Studying advertising in school, we learned about the traditional media mix. It was always represented by a pie with television, radio, newspaper, and magazines as some of the main slices. In the past decade that pie has grown and become even more flavorful with the expansion of the Internet as a communication medium, social networking tool, and even a series of virtual communities.
As many career colleges have discovered, the always increasing viability of the Internet as a legitimate marketing tool has brought about a series of potentials lead generators from pay-per-click management campaigns to search engine optimization.
Now, not only are career colleges competing for lower rates on television advertising and more competitive newspaper placement, the ever changing interactive environment has schools bidding more aggressively on pertinent keywords and seeking out the most compatible affiliates for particular curricula. It seems that the interactive arena is the hot spot for focused marketing efforts, with costs-per-lead appearing to leave traditional media in the dust. If you can get students in your classes for less money using the Internet, why would you want to leave any of your advertising spending for that television piece of the pie?
In the beginning of direct response advertising, the response was elicited and the phone call came in. With the new media of the current age, the black and white line of proper lead assignment could become blurred without the larger perspective. Now an ad may run and a call didn’t come, but the prospective student decided to search for the advertised curriculum and then visited the school’s website for more information. Was that lead generated through search engine optimization or from a television push? Or was it 1 lead generated from a cohesive broad media campaign?
As the effective tracking of leads becomes more refined with dedicated phone numbers and specific tracking URLs, the answer becomes more clear. A school can decide to go the route of using just the Internet to promote their classes through banner ads and pay-per-click campaigns. In the overall campaign perspective, they lose standing and appealing credibility when sized up next to their competitor who is utilizing a similar program, but also keeping their name in the public eye using the reliable mass appeal of television and newspaper – still proven sources for “warm” leads, ready to take the step to personal development.

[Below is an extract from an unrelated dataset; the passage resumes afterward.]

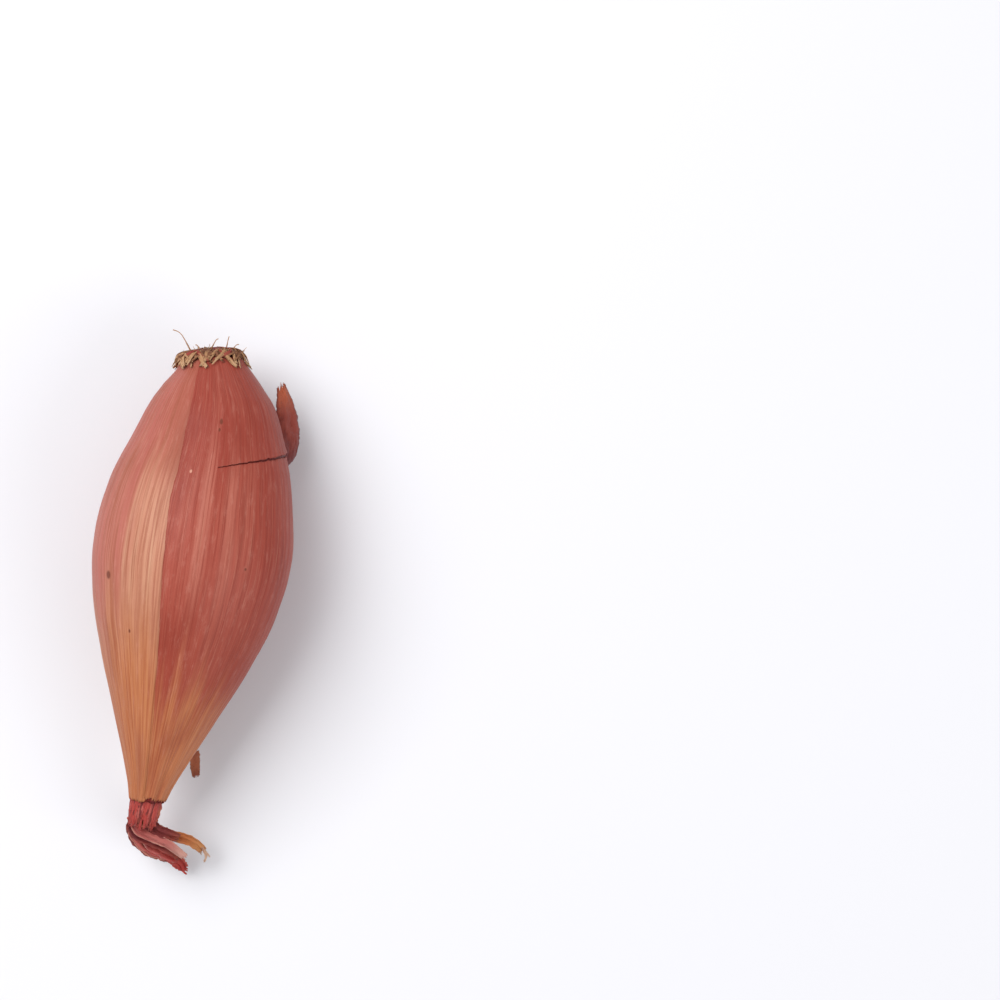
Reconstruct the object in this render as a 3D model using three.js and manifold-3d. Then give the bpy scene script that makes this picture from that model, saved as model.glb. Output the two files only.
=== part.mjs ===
// A banana shallot lying on its side, as it rests on a table.
// Millimetres, +Z up, +Y towards the root end. The dried leaf ends at -Y bend towards +X.
// The bulb is one solid: root plate, flesh and close-fitting skin grew together.
// What stands clear of it is its own piece: the dried roots, the dried neck, the leaf
// ends that hang from the neck, and two loose bits of outer skin.
import * as THREE from "three";
import { mergeVertices } from "three/addons/utils/BufferGeometryUtils.js";
import Module from "manifold-3d";

const wasm = await Module();
wasm.setup();

// ---- Driving dimensions ------------------------------------------------------------
const BULB_LENGTH = 90; // root plate to the torn end of the outer skin
const BULB_WIDTH = 40; // across the fullest part
const HEIGHT_SHARE = 0.93; // the bulb is a little lower than it is wide
const FLAT_DEPTH = 0.35; // how far the belly is flattened where it rests
const NECK_DROOP = 1.6; // how far the skin's torn end hangs below the axis
const CROWN_TILT = 0.2; // slope of the root plate: rise along the bulb per millimetre across it
const CROWN_TILT_REACH = 0.2; // share of the bulb's length over which that slope dies out
const GAP = 0.3; // clearance between neighbouring pieces

const BULB_SIDES = 48;
const BULB_RINGS = 40;

const AXIS_HEIGHT = (BULB_WIDTH / 2) * HEIGHT_SHARE - FLAT_DEPTH;

// Half width along the bulb: share of the length from the root plate, share of the full half width.
const OUTLINE = [
  [0, 0.3],
  [0.017, 0.345],
  [0.067, 0.52],
  [0.11, 0.645],
  [0.178, 0.76],
  [0.311, 0.94],
  [0.428, 1],
  [0.533, 0.945],
  [0.667, 0.765],
  [0.8, 0.525],
  [0.933, 0.28],
  [1, 0.17],
];

// The centre line bows to one side: share of the length, sideways offset in millimetres.
const BOW = [
  [0, -0.2],
  [0.06, 1.1],
  [0.178, 2.1],
  [0.311, 1.8],
  [0.43, 1.8],
  [0.6, 1.7],
  [0.8, 1],
  [1, 0],
];

// ---- Helpers -----------------------------------------------------------------------

// A smooth function through points of [position, value].
function smoothThrough(points) {
  const curve = new THREE.CubicInterpolant(
    points.map((p) => p[0]),
    points.map((p) => p[1]),
    1,
  );
  return (position) => curve.evaluate(position)[0];
}

function toSolid(geometry) {
  const loose = geometry.index ? geometry.toNonIndexed() : geometry;
  const bare = new THREE.BufferGeometry().setAttribute("position", loose.attributes.position);
  const merged = mergeVertices(bare, 1e-4);
  const mesh = new wasm.Mesh({
    numProp: 3,
    vertProperties: merged.attributes.position.array,
    triVerts: new Uint32Array(merged.index.array),
  });
  return new wasm.Manifold(mesh);
}

function toGeometry(solid) {
  const mesh = solid.getMesh();
  const geometry = new THREE.BufferGeometry();
  geometry.setAttribute("position", new THREE.BufferAttribute(mesh.vertProperties, 3));
  geometry.setIndex(new THREE.BufferAttribute(mesh.triVerts, 1));
  geometry.computeVertexNormals();
  return geometry;
}

// Moves every vertex of a geometry to where place(x, y, z) says.
function reshape(geometry, place) {
  const position = geometry.attributes.position;
  for (let i = 0; i < position.count; i++) {
    position.setXYZ(i, ...place(position.getX(i), position.getY(i), position.getZ(i)));
  }
  return geometry;
}

function piece(name, geometry, colour, roughness) {
  const material = new THREE.MeshStandardMaterial({ color: colour, roughness, metalness: 0 });
  const mesh = new THREE.Mesh(geometry, material);
  mesh.name = name;
  return mesh;
}

// A papery strip that follows a path: a thin slab, bent along it and dished across its width.
// widths are [share of the length, millimetres]; dish is how far its middle is sunk, in
// millimetres; faceUp is the way its face looks.
function strip({ path, widths, dish, thickness, faceUp, steps = 12 }) {
  const route = new THREE.CatmullRomCurve3(path.map((p) => new THREE.Vector3(...p)));
  const widthAt = smoothThrough(widths);
  const up = new THREE.Vector3(...faceUp).normalize();
  const slab = new THREE.BoxGeometry(1, 1, 1, 4, steps, 1);
  return reshape(slab, (across, along, through) => {
    const share = 0.5 - along;
    const ahead = route.getTangentAt(share);
    const side = new THREE.Vector3().crossVectors(up, ahead).normalize();
    const face = new THREE.Vector3().crossVectors(ahead, side).normalize();
    const sunk = dish * (1 - 4 * across * across);
    return route
      .getPointAt(share)
      .addScaledVector(side, across * widthAt(share))
      .addScaledVector(face, through * thickness - sunk)
      .toArray();
  });
}

// ---- The bulb ----------------------------------------------------------------------

const halfWidthAt = smoothThrough(OUTLINE.map(([at, share]) => [at, (share * BULB_WIDTH) / 2]));
const bowAt = smoothThrough(BOW);

// Soft lobes round the section, from the cloves inside; they fade at both ends.
function lobes(angle, share) {
  const fullness = Math.sin(Math.PI * share);
  return 1 + fullness * (0.012 * Math.sin(3 * angle + 0.5) + 0.006 * Math.sin(5 * angle));
}

// How far a point this far across the bulb is pushed along it by the sloping root plate.
function crownRise(across, share) {
  const left = Math.max(0, 1 - share / CROWN_TILT_REACH);
  return CROWN_TILT * across * left ** 2;
}

function axisHeightAt(share) {
  const drooping = Math.max(0, (share - 0.75) / 0.25);
  return AXIS_HEIGHT - NECK_DROOP * drooping ** 2;
}

function bulb() {
  const profile = [new THREE.Vector2(0, -BULB_LENGTH)];
  for (let i = BULB_RINGS; i >= 0; i--) {
    const even = i / BULB_RINGS;
    const bunched = (1 - Math.cos(Math.PI * even)) / 2; // closer rings at both ends
    const share = (even + bunched) / 2;
    profile.push(new THREE.Vector2(halfWidthAt(share), -share * BULB_LENGTH));
  }
  profile.push(new THREE.Vector2(0, 0));
  const round = new THREE.LatheGeometry(profile, BULB_SIDES);
  reshape(round, (x, y, z) => {
    const share = THREE.MathUtils.clamp(-y / BULB_LENGTH, 0, 1);
    const full = lobes(Math.atan2(z, x), share);
    return [
      x * full + bowAt(share),
      y + crownRise(x, share),
      z * full * HEIGHT_SHARE + axisHeightAt(share),
    ];
  });
  const table = new THREE.BoxGeometry(200, 200, 20).translate(0, 0, -10);
  return toGeometry(toSolid(round).subtract(toSolid(table)));
}

// ---- The dried roots ---------------------------------------------------------------

const MAT_RADIUS = 6.4;
const MAT_DEPTH = 1.7;

// Each rootlet: [angle round the crown in degrees, reach outwards, reach ahead, thickness].
const ROOTLETS = [
  [196, 4.6, 2.9, 0.5],
  [35, 1.2, 2.4, 0.5],
  [352, 2.4, 2.9, 0.6],
  [92, 1.6, 2.2, 0.5],
  [140, 2.2, 1.6, 0.5],
  [238, 2, 1.8, 0.5],
  [285, 1.8, 2.3, 0.5],
];

function rootlet([degrees, outwards, ahead, thickness], centre) {
  const angle = THREE.MathUtils.degToRad(degrees);
  const out = new THREE.Vector3(Math.cos(angle), 0, Math.sin(angle));
  const start = centre.clone().addScaledVector(out, MAT_RADIUS * 0.55);
  start.y += MAT_DEPTH * 0.5 + crownRise(start.x - centre.x, 0);
  const middle = start.clone().addScaledVector(out, outwards * 0.25);
  middle.y += ahead * 0.8;
  const end = start.clone().addScaledVector(out, outwards);
  end.y += ahead;
  const section = new THREE.Shape().absarc(0, 0, thickness / 2, 0, 2 * Math.PI);
  return new THREE.ExtrudeGeometry(section, {
    extrudePath: new THREE.QuadraticBezierCurve3(start, middle, end),
    steps: 6,
    curveSegments: 3,
    bevelEnabled: false,
  });
}

// A lumpy mat of dead root stubs on the root plate, with the longer rootlets grown out of it.
function rootTuft() {
  const centre = new THREE.Vector3(bowAt(0), GAP, axisHeightAt(0));
  const profile = [
    new THREE.Vector2(0, 0),
    new THREE.Vector2(MAT_RADIUS * 0.92, 0),
    new THREE.Vector2(MAT_RADIUS, MAT_DEPTH * 0.35),
    new THREE.Vector2(MAT_RADIUS * 0.8, MAT_DEPTH * 0.75),
    new THREE.Vector2(MAT_RADIUS * 0.4, MAT_DEPTH),
    new THREE.Vector2(0, MAT_DEPTH),
  ];
  const mat = new THREE.LatheGeometry(profile, 20);
  reshape(mat, (x, y, z) => {
    const angle = Math.atan2(z, x);
    const lump = 1 + 0.07 * Math.sin(4 * angle) + 0.05 * Math.sin(7 * angle + 1);
    return [
      centre.x + x * lump,
      centre.y + y + crownRise(x * lump, 0),
      centre.z + z * lump * HEIGHT_SHARE,
    ];
  });
  const tuft = ROOTLETS.reduce((grown, r) => grown.add(toSolid(rootlet(r, centre))), toSolid(mat));
  return toGeometry(tuft);
}

// ---- The dried neck and its leaf ends ----------------------------------------------

const NECK = { width: 6.2, height: 4.4, length: 5, fall: 2.6, taper: 0.86 };

// A flattened stalk that comes out of the torn skin and droops towards the table.
function neckStalk() {
  const top = new THREE.Vector3(0, -BULB_LENGTH - GAP, axisHeightAt(1));
  const stalk = new THREE.CylinderGeometry(0.5, 0.5, 1, 20, 5);
  return reshape(stalk, (x, y, z) => {
    const share = 0.5 - y;
    const narrowed = 1 - (1 - NECK.taper) * share;
    const fluting = 1 + 0.06 * Math.sin(6 * Math.atan2(z, x));
    return [
      top.x + 0.4 * share + x * NECK.width * narrowed * fluting,
      top.y - NECK.length * share,
      top.z - NECK.fall * share * share + z * NECK.height * narrowed * fluting,
    ];
  });
}

const PALE_LEAF_END = {
  path: [
    [0, -96, 14.1],
    [0.7, -97.2, 14],
    [5, -98.3, 12.6],
    [9.6, -100.6, 9.2],
  ],
  widths: [
    [0, 2],
    [0.5, 2.3],
    [1, 1.3],
  ],
  dish: 0.35,
  thickness: 0.5,
  faceUp: [0.1, -0.3, 1],
};

const CRUMPLED_LEAF_END = {
  path: [
    [-1.4, -95.9, 12.2],
    [-0.6, -98.2, 10],
    [2.3, -100.8, 7.2],
    [6, -102, 4.8],
    [9.3, -104.2, 2.9],
  ],
  widths: [
    [0, 1.8],
    [0.45, 3.4],
    [0.75, 2.8],
    [1, 1.5],
  ],
  dish: 0.5,
  thickness: 0.7,
  faceUp: [0.2, -0.2, 1],
};

const ORANGE_LEAF_END = {
  path: [
    [2.6, -96, 12],
    [3.6, -96.8, 11],
    [9.8, -97.2, 7.6],
    [13.2, -101, 4.4],
  ],
  widths: [
    [0, 1.8],
    [0.5, 2.1],
    [1, 1.1],
  ],
  dish: 0.35,
  thickness: 0.5,
  faceUp: [0.4, 0.2, 1],
};

// ---- Loose outer skin --------------------------------------------------------------

// Peels off the bulb's flank and stands clear of it, its free tip towards the roots.
const SIDE_FLAP = {
  path: [
    [18.7, -18.4, 13],
    [19, -16, 10.8],
    [18.2, -12, 9],
    [16.6, -7.6, 8.8],
    [13.4, -2.4, 9.8],
  ],
  widths: [
    [0, 2.4],
    [0.4, 4.6],
    [0.8, 4],
    [1, 1.4],
  ],
  dish: -0.8,
  thickness: 0.45,
  faceUp: [0.85, 0.1, 0.45],
};

// A short shred under the narrow end, peeled off the flank.
const NECK_SHRED = {
  path: [
    [8, -79.6, 12.9],
    [8.3, -82, 12.2],
    [9, -84.9, 11.4],
  ],
  widths: [
    [0, 1.6],
    [0.5, 1.9],
    [1, 0.8],
  ],
  dish: 0.1,
  thickness: 0.4,
  faceUp: [0.5, 0, 0.8],
  steps: 6,
};

// ---- Assembly ----------------------------------------------------------------------

const shallot = new THREE.Group();
shallot.add(
  piece("bulb", bulb(), 0xbb6a58, 0.45),
  piece("root_tuft", rootTuft(), 0xa98a63, 0.85),
  piece("neck_stalk", neckStalk(), 0xa84a40, 0.7),
  piece("leaf_end_pale", strip(PALE_LEAF_END), 0xc07a70, 0.75),
  piece("leaf_end_crumpled", strip(CRUMPLED_LEAF_END), 0xb8574c, 0.75),
  piece("leaf_end_orange", strip(ORANGE_LEAF_END), 0xb9713c, 0.75),
  piece("skin_flap_side", strip(SIDE_FLAP), 0x8a3c30, 0.6),
  piece("skin_shred_neck", strip(NECK_SHRED), 0x9a5a34, 0.7),
);

// The origin is under the middle of the whole shallot, on the surface that it rests on.
const whole = new THREE.Box3().setFromObject(shallot, true);
const middle = whole.getCenter(new THREE.Vector3());
shallot.position.set(-middle.x, -middle.y, -whole.min.z);

export default shallot;
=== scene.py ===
# %% [markdown]
# # A banana shallot
# A banana shallot is a long bulb wrapped in dry, papery skins. At one end sits a mat of dead
# roots, at the other the skins narrow to a torn collar round the dried neck, and a few withered
# leaf ends hang from it. This lesson dresses a finished frame: each piece below takes the place of
# a plain solid, fills the same space, and adds the shape and finish that the plain one lacks.

# %% Load the frame
import math
import random

import bmesh
import bpy
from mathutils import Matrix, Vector, noise


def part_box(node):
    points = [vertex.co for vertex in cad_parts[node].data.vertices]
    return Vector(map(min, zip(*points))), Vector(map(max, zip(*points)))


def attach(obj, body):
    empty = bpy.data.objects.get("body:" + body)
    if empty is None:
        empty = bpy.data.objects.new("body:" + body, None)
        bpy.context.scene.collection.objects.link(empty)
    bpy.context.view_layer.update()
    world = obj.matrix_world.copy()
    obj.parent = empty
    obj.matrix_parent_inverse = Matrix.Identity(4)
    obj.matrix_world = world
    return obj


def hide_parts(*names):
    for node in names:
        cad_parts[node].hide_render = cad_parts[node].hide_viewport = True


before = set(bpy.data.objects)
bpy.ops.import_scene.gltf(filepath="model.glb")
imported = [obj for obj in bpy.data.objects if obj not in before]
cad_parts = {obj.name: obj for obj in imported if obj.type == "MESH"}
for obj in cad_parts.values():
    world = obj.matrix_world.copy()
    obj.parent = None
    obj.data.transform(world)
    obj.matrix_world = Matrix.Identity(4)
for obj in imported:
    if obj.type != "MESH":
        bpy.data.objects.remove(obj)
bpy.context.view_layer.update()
MM = 0.001
print("the frame holds", sorted(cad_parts))

# %% [markdown]
# ## The camera
# The shallot lies on its side and is seen from straight above, a little turned, from a point
# well to its right, so that slightly more of its right flank shows. The lens is worked out from
# the height and from the width of table that the view takes in.

# %% Camera
VIEW_WIDTH = 200 * MM
VIEW_HEIGHT = 700 * MM
VIEW_TURN = math.radians(8.4)
VIEW_CENTRE = (59.4 * MM, 30.2 * MM)

bulb_low, bulb_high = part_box("bulb")
camera_data = bpy.data.cameras.new("camera")
camera_data.lens = camera_data.sensor_width * VIEW_HEIGHT / VIEW_WIDTH
camera = bpy.data.objects.new("camera", camera_data)
camera.location = (*VIEW_CENTRE, bulb_high.z / 2 + VIEW_HEIGHT)
camera.rotation_euler = (0, 0, VIEW_TURN)
bpy.context.scene.collection.objects.link(camera)
bpy.context.scene.camera = camera
print("lens:", round(camera_data.lens), "mm")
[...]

As we as an industry continue to grow and change with the undulations of marketing to a known, yet sometimes surprising consumer base, it’s important to keep a measured approach to the ever changing innovations. Based on initial results, the new media approach to direct response advertising is a no-brainer, but completely eliminating the basic source for primary lead flow and secondary brand recognition pushing new media leads can diminish the effectiveness of the overall campaign. And by leaving out the basic elements, you will end up with a media pie that is just half baked.